Дима с аппетитом принимается за еду, я тоже беру вилку, накалываю пасту.

– Это называется диалект, – подсказываю.

– Тебе виднее. Ты же лингвист у нас, – улыбается он, жуя.

Мне же есть совсем перехотелось. Желудок сжался на нервах и ничего в себя не пускает.

– Я обычный переводчик. Знаю иностранные языки и некоторым из них могу научить других, – бубню, ковыряясь в тарелке.

– А какие ты еще знаешь, кроме японского?

– Корейский и китайский. Ну и английский, куда ж без него...

– Китайский тоже? – он даже жевать перестает.

– Я на нем хорошо говорю, – гордо задираю подбородок и быстро осекаюсь. – Но преподавать берусь только японский, он мне родной.

– Круть, Варя! У меня из иностранных только инглиш, да наш задротский, – смеется, умело наматывая спагетти на вилку и помогая себе ложкой. – Японский для тебя роднее русского, получается?

– Сейчас уже нет, но первое время после переезда по-русски было сложно изъясняться. В школе думали, что я олигофренка, – грустно усмехаюсь. Следом губы поджимаю. Вот зачем я это ляпнула? Балда. Сама себя позорю на свидании. – В России я только родилась, с годика жила в Японии, там в садик ходила, потом в школу...

Спешно перевожу тему, рассказываю о детсве в Японии. Дима подвигает салат ближе ко мне, кивает, чтобы накладывала. Сам уплетает за обе щеки, но слушает. По глазам вижу, что ему интересно все, что я рассказываю.

– А как твоя семья там оказалась?

– У меня папа ядерщик, работал по контракту на АЭС. Мы жили в Факусиме.

– Это там, где авария была, как в Чернобыле?
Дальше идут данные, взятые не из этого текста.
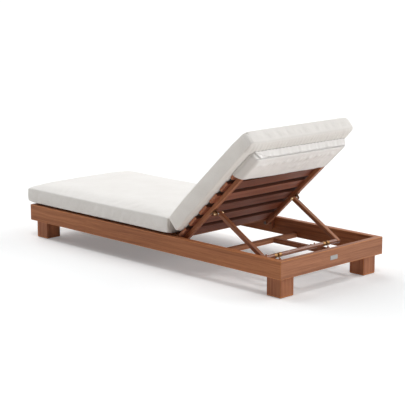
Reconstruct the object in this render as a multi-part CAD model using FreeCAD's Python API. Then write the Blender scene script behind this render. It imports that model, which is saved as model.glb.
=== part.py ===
import FreeCAD, Part
import math
import os

# Wooden sun lounger with a reclining back, a swinging prop bail and a two-section cushion.
# +Y points to the head end, +Z up, +X to the left hand of whoever lies on it.
# The origin is on the floor, under the middle of the whole object.

V = FreeCAD.Vector
SIDES = {"left": 1, "right": -1}
ENDS = {"head": 1, "foot": -1}

# Box frame
frame_length = 2000.0
frame_width = 800.0
rail_height = 93.0
rail_thickness = 33.0
rail_edge_radius = 2.5
corner_radius = 5.0

# Feet
foot_height = 104.0
foot_side = 96.0
foot_inset_x = 29.0
foot_inset_y = 25.0
foot_lap_height = 26.0
foot_edge_radius = 4.0
foot_bottom_bevel = 3.0
glide_radius = 16.0
glide_thickness = 4.0
glide_proud = 1.5

# Slats and what carries them
slat_thickness = 18.0
slat_width = 69.0
seat_slat_side_gap = 10.0
back_slat_side_gap = 3.0
slat_edge_radius = 5.0
seat_slat_count = 12
seat_slat_end_gap = 10.5
seat_slat_pivot_gap = 11.4
ledger_thickness = 25.0
ledger_past_pivot = 17.0
spine_width = 30.0
spine_height = 25.0

# Reclining back
recline_angle = 43.2
pivot_from_head = 760.0
stile_depth = 22.0
stile_width = 26.0
stile_ledger_gap = 8.0
stile_edge_radius = 2.0
back_slat_count = 7
back_slat_pitch = 104.0
first_back_slat = 23.5

# Recline pivots
recline_bolt_radius = 4.0
recline_head_radius = 9.0
recline_head_thickness = 5.0
recline_washer_radius = 11.0
running_clearance = 0.08
seat_clearance = 0.3

# Cross rail, rack bearers, racks and the ledger that the flat back rests on
cross_rail_from_head = 575.0
cross_rail_width = 28.0
cross_rail_height = 25.0
cross_rail_lift = 0.5
bearer_width = 25.0
rack_from_arm = 86.0
rack_thickness = 10.0
rack_root_height = 8.5
rack_tooth_height = 12.0
rack_tooth_pitch = 47.0
rack_tooth_count = 4
rack_tooth_length = 21.0
rack_tooth_hook = 1.5
rack_tooth_tip = 1.2
rack_tooth_sag = 2.6
rack_first_tooth_from_head = 295.0
rack_tail_before = 26.0
rack_tail_after = 40.0
head_ledger_thickness = 25.0

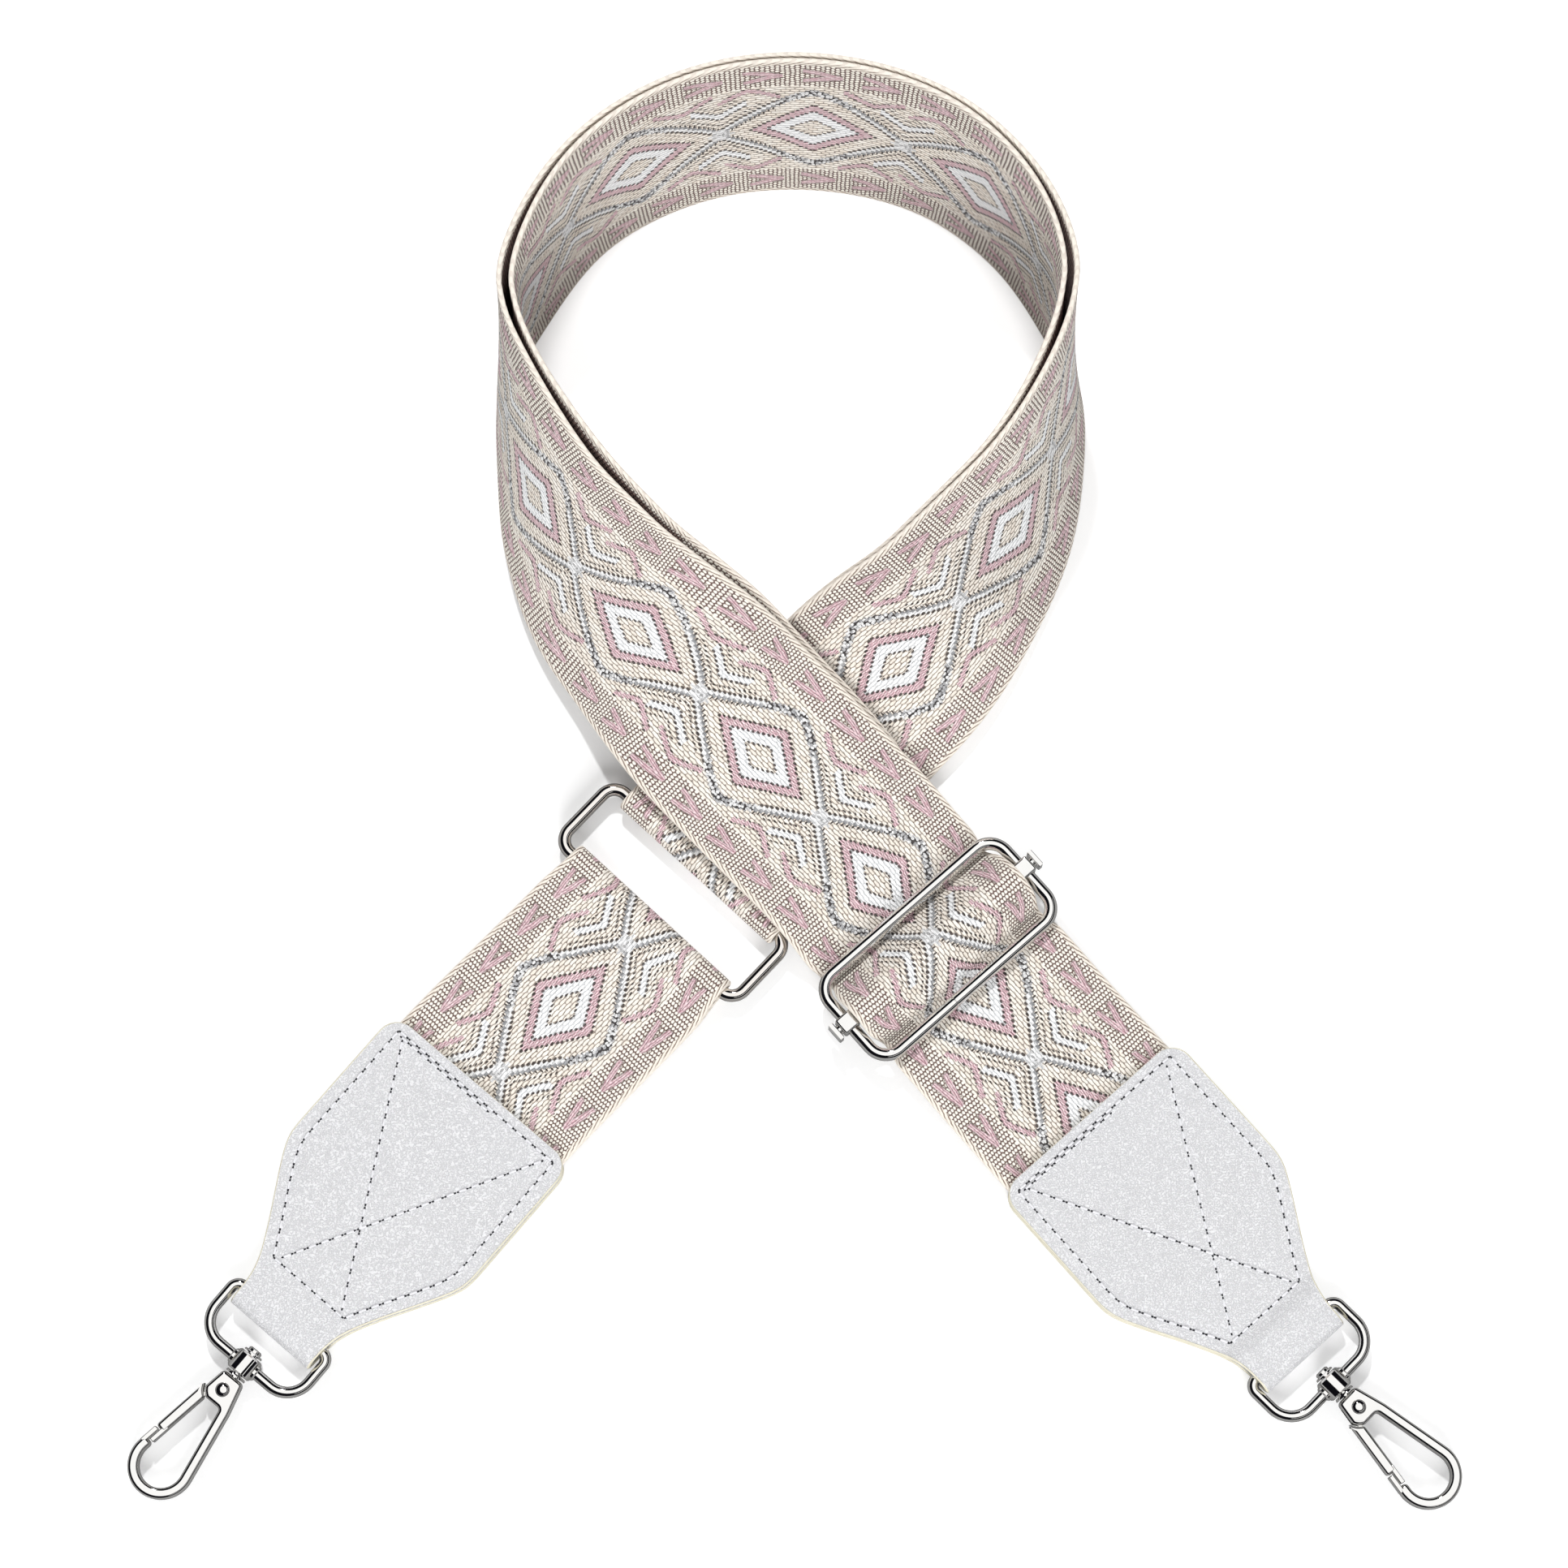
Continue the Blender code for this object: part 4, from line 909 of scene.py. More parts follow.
whole_loop = loop_inner + loop_turn + loop_outer
whole_length = length_mm(whole_loop)
top_station = max(range(len(loop_outer)), key=lambda i: loop_outer[i][0].y)
outer_top = inner_length + length_mm(loop_outer[: top_station + 1])
loop_crowns = [0.0] * (len(loop_inner) + len(loop_turn)) + crowns[: cut + 1]
loop_start = OUTER_START - inner_length
loop, loop_end = strip("loop_webbing", whole_loop, loop_start, slip=inner_ply_slip, crowns=loop_crowns)
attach(loop, "strap")
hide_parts("long_webbing")

level = UNDER_BAR_HEIGHT - SLIDER_PLANE
rise, meet = climb(THROUGH_REACH, level, THROUGH_RADIUS)
profile = [(-ANCHOR_START, level), *rise]
profile += arc(0.0, 0.0, THROUGH_RADIUS, meet, 180 - meet, 16)
profile += [(-x, z) for x, z in reversed(rise)] + [(THROUGH_END, level)]


def hump_half(x):
    """Full inside the frame, drawn in where the ply passes the frame's corners."""
    return drawn_half(x) + 0.0016 * (1 - smoothstep((abs(x) - 0.0050) / 0.0045))


hump = placed(rounded(profile), slider_frame, hump_half)
over_stations = to_world(outer[cut:]) + hump[1:]
over_length = length_mm(over_stations)


def under_bar_slip(distance):
    """Extra webbing that the lower bar of the slider hides."""
    joined_on = crossing_slip((travelled[cut] - crossing) * 1000)
    lag = crossing_slip(distance + (travelled[cut] - crossing) * 1000) - joined_on
    return lag + 2.6 * smoothstep((distance - over_length + 11.0) / 6.0)


over_crowns = crowns[cut:] + [0.0] * (len(hump) - 1)
over_name = "over_leg_outer_webbing"
over_outer, hump_end = strip(
    over_name, over_stations, loop_end, slip=under_bar_slip, crowns=over_crowns
)

level_low = level - PITCH
rise, meet = climb(THROUGH_REACH - 2 * GAP, level_low, ANCHOR_RADIUS)
profile = [(-ANCHOR_START, level_low), *rise]
profile += arc(0.0, 0.0, ANCHOR_RADIUS, meet, -90, 20)
floor_level = THICK / 2 + 0.00005 - SLIDER_PLANE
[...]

– Именно. И болезнь брата, по всей видимости, последствие радиации. Сейчас родители и Женя живут в Токио, там хорошие больницы, передовое лечение...

Снова я свернула не туда. Волнуюсь и говорю совсем не то, что принято на свидании. Выгодно подать себя не умею, навыки самопрезенции на нуле.

Доев свою пасту, Дима делает глоток вина. Я тоже хватаюсь за бокал.

– Часто летаешь к семье?

– С позапрошлого года не была. Для меня там все чужое теперь...

Моя карбонара остается не тронутой, зато я налягаю на вино, которое и пьется легко, и расслабляет хорошо. Лучше напьюсь, чем просижу весь вечер как на иголках и ляпая что попало...

––––––––

16. Глава 15

Дима

— А еще я играю на флейте, — загадочно произносит Варя.

Обведя глазами потолок, поджимает губы. Похвасталась и реакции моей ждет. Забавная такая. Я весь ужин восхищаюсь ее способностями, и она вошла в раж. Раскрепостили зайку два бокала белого.

— Флейта — это такой длинный свисток с дырочками? — уточняю, руками в воздухе рисуя нечто похожее на колбасу.

— Угу, только я на современной училась. Там система клапанов, дырочек нет.

— Как нет? А дуть куда? — не понимаю.

— На головке есть отверстие, а клапаны находятся на корпусе, их прижимают. Вот так…

И она перебирает плацами в воздухе, имитируя игру. Губку верхнюю по привычке оттопыривает, вызывая определенные ассоциации.

— И хорошо играешь? — открыто пялюсь на ее рот, представляя там не флейту.

Ни на что не намекаю, но интонации выдают пошлые мыслишки.

— Последнее время не пробовала, а раньше получалось неплохо, — опускает руки и тупит взгляд Варя.

Не такую реакцию ожидала. Я тоже не думал, что из-за ее милой пантомимы мне станет тесно в собственных штанах. Так и подрывает спросить, почему часть, к которой прижимают рот, назвали головкой, но я держу себя в руках. Девочка и так засмущалась до розовых щек.

— Знаешь, а тебе идет этот инструмент. Даже не могу с другим представить. Ты такая изящная, пальчики тонкие…

— Спасибо, — кивает и встает из-за стола. — И за ужин тоже. Гочисосама.

Последнее слово явно японское. Она произносит его высоко, при этом глубоко и звучно. Я торчу от ее голоса и в принципе балдею от этой пугливой сероглазки. На флейте она играет. Какая талантливая зайка, однако.